Input records
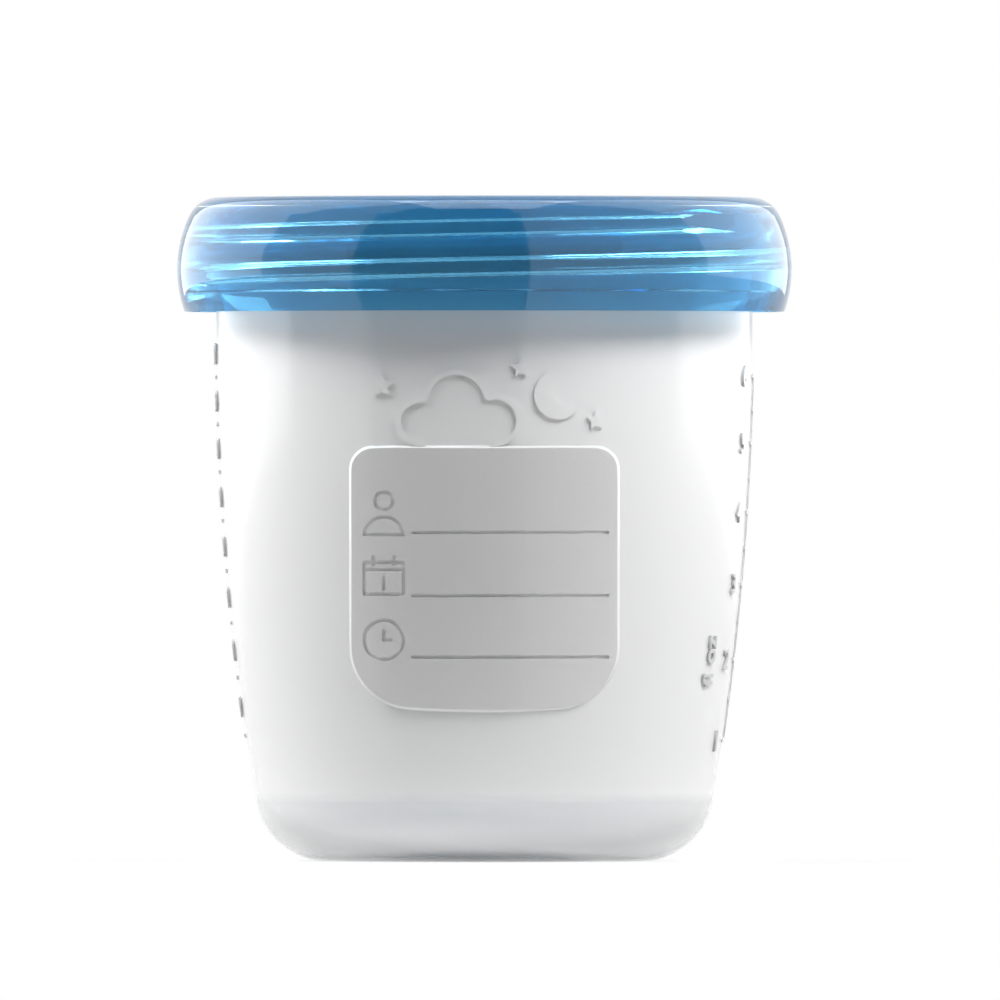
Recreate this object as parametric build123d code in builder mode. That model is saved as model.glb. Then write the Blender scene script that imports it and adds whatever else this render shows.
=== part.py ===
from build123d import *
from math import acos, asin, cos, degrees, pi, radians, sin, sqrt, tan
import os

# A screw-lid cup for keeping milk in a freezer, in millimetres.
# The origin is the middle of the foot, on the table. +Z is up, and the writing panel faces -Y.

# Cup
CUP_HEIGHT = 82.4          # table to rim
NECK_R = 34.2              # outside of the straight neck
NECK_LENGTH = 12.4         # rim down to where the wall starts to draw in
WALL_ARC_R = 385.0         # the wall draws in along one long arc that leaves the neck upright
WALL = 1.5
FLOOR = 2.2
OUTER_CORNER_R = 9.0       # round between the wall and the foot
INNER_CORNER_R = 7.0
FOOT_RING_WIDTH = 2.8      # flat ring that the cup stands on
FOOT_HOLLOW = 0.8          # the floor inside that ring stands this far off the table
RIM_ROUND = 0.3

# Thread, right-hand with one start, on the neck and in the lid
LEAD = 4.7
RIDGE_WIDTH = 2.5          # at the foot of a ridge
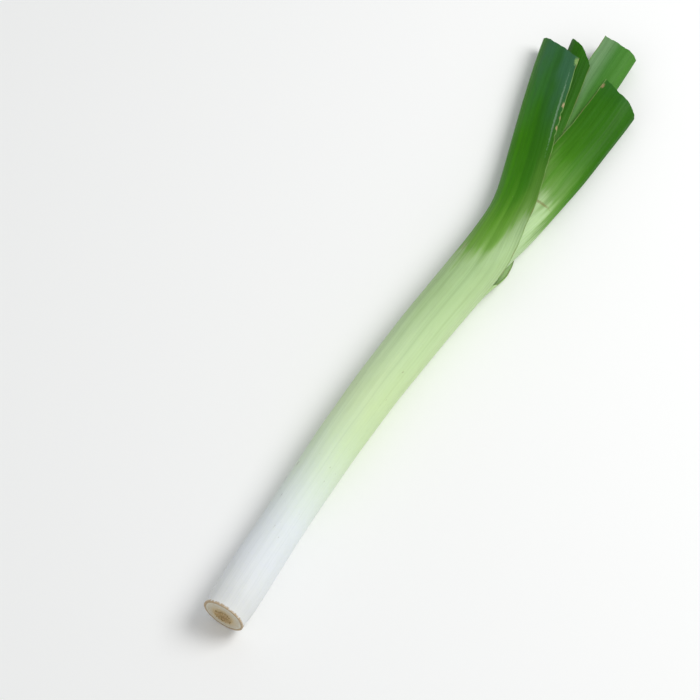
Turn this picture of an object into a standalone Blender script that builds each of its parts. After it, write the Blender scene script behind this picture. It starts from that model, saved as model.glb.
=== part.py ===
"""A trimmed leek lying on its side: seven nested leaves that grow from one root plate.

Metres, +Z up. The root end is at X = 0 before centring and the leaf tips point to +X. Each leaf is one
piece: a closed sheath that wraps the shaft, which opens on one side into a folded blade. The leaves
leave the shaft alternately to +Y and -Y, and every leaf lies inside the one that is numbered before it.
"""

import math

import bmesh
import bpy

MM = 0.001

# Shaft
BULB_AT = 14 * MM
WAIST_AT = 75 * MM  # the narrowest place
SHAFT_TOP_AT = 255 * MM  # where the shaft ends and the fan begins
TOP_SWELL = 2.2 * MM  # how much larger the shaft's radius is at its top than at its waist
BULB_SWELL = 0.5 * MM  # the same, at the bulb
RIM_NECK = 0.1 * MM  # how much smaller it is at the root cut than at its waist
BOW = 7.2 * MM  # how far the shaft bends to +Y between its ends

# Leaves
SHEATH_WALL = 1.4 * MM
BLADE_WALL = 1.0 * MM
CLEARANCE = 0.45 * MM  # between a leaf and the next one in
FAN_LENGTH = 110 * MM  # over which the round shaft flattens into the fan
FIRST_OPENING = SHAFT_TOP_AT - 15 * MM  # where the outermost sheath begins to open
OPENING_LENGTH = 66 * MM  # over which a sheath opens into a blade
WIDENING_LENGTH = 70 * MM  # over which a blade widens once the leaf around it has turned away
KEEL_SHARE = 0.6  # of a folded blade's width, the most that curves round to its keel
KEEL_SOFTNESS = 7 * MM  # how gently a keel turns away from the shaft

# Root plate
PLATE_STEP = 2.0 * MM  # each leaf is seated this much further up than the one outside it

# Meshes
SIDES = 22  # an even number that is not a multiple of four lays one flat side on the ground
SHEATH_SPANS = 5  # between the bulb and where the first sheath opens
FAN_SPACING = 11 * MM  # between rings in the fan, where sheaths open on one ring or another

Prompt
Write out the records exactly, starting at the first line and stopping after the line that contains "# The origin".

Written solution
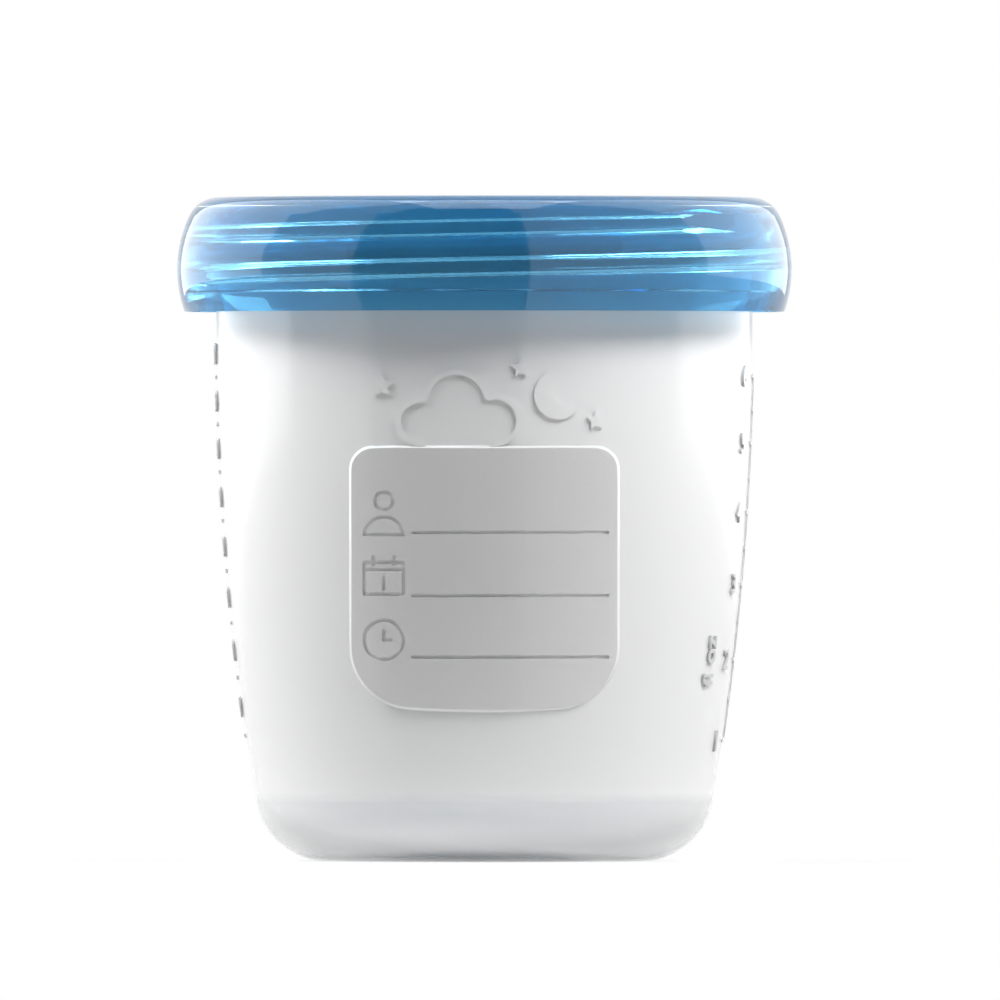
Recreate this object as parametric build123d code in builder mode. That model is saved as model.glb. Then write the Blender scene script that imports it and adds whatever else this render shows.
=== part.py ===
from build123d import *
from math import acos, asin, cos, degrees, pi, radians, sin, sqrt, tan
import os

# A screw-lid cup for keeping milk in a freezer, in millimetres.
# The origin is the middle of the foot, on the table. +Z is up, and the writing panel faces -Y.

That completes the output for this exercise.